U.S. performances and domestic presence

Prior U.S. performances, touring history, and domestic release records provide documentary evidence of the musician's U.S. market presence and reduce the risk that USCIS will question whether the petitioner has any established connection to the U.S. music market. For a musician who has never performed in the United States, the petition must rely entirely on international recognition and anticipated U.S. engagements; for a musician who has toured the United States, worked with U.S. producers, or had commercial releases distributed in the U.S. market, the petition can document both an established record and future engagements.

U.S. critical coverage — reviews, profiles, and features in American music publications, lifestyle media, and entertainment press — contributes to the published material criterion for O-1B. Coverage in publications like Rolling Stone, Pitchfork, NPR Music, The New Yorker's music section, American Songwriter, JazzTimes, or other recognized U.S. music media provides criterion evidence that is particularly valuable because it reflects American industry engagement with the petitioner's work. Press kits should include direct documentation of U.S. coverage, with copies of the articles and information about each publication's standing in the field.

Synchronization licensing credits in U.S. film, television, or streaming productions provide a particularly strong form of U.S. market presence documentation for musicians whose work has been selected for major American productions. A composition licensed for use in a Netflix original series, a network television drama, or a critically acclaimed independent film reflects both artistic merit — the work was selected for a specific creative context — and commercial viability — the licensor paid for the rights. Sync credits are increasingly common evidence in O-1B music petitions because they provide a documented, verifiable record of U.S. industry engagement that is independent of the petitioner's self-promotion.

Timing the O-1B filing with career milestones

The optimal O-1B filing window is when the petition would be strongest, not when it would be most convenient. A musician who is midway through a major album cycle, has recently received significant critical recognition, and has secured a confirmed U.S. touring schedule is in a stronger position than one who files because a visa deadline is approaching without a fully developed evidentiary record. Filing at a career high — immediately after a major album release, following a significant festival appearance, or when a high-profile collaboration has just been released — ensures that the petition reflects the petitioner's current standing rather than a historical snapshot.

USCIS processing times for O-1B petitions vary by service center and current workload. Regular processing can take several months; premium processing under 8 C.F.R. § 103.7 provides a 15-business-day USCIS window for an additional fee. Musicians with confirmed U.S. engagements or touring schedules that have specific start dates should assess whether regular processing is likely to complete before the first required start date; if not, premium processing is warranted. Filing at least three months before the earliest required start date under regular processing — or using premium processing for tighter timelines — minimizes the risk of delays affecting confirmed engagements.
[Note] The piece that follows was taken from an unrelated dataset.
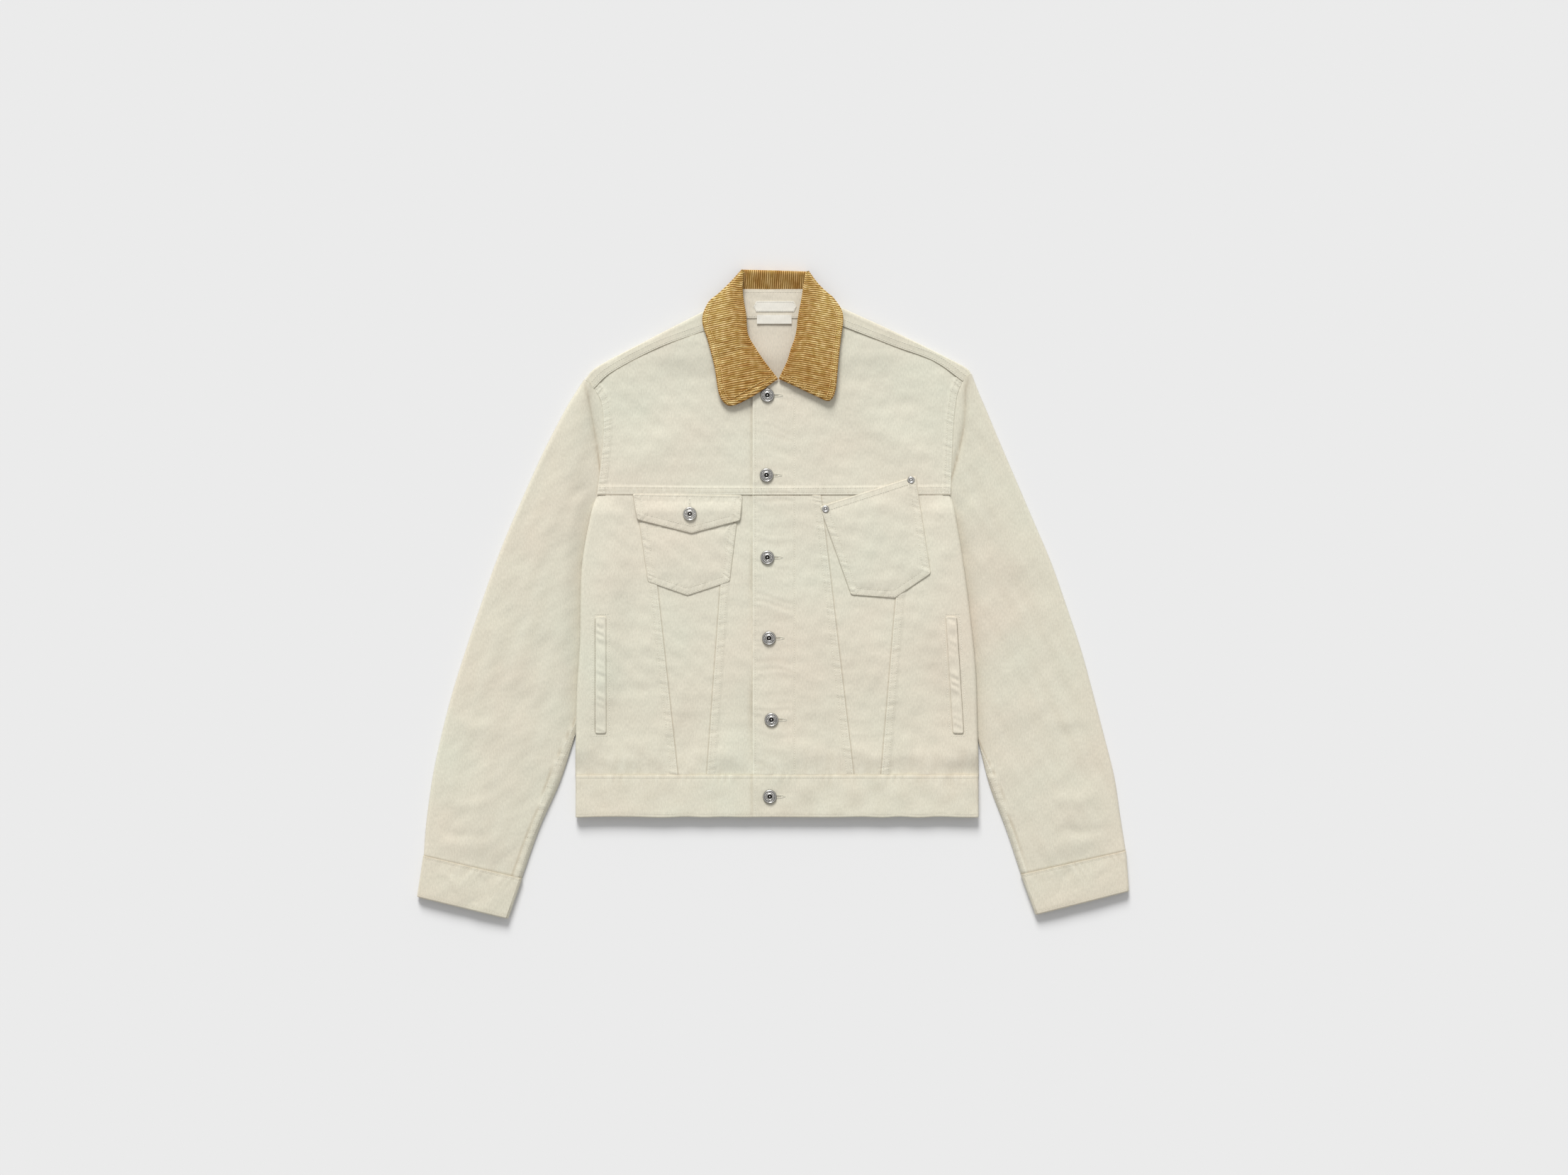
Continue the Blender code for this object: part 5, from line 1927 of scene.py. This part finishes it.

The O-1B is typically approved for a period of up to three years, with extensions available in one-year increments for continuing or new engagements. A musician who obtains O-1B status and then continues to develop their U.S. career — additional album releases, touring, recording projects, and critical recognition — is building the evidence base for subsequent extensions and, potentially, for an EB-1B immigrant petition based on their extraordinary achievement record. Planning the O-1B as part of a longer immigration strategy, rather than a one-time fix for an immediate travel need, is the most efficient approach for musicians who intend to maintain a sustained U.S. professional presence.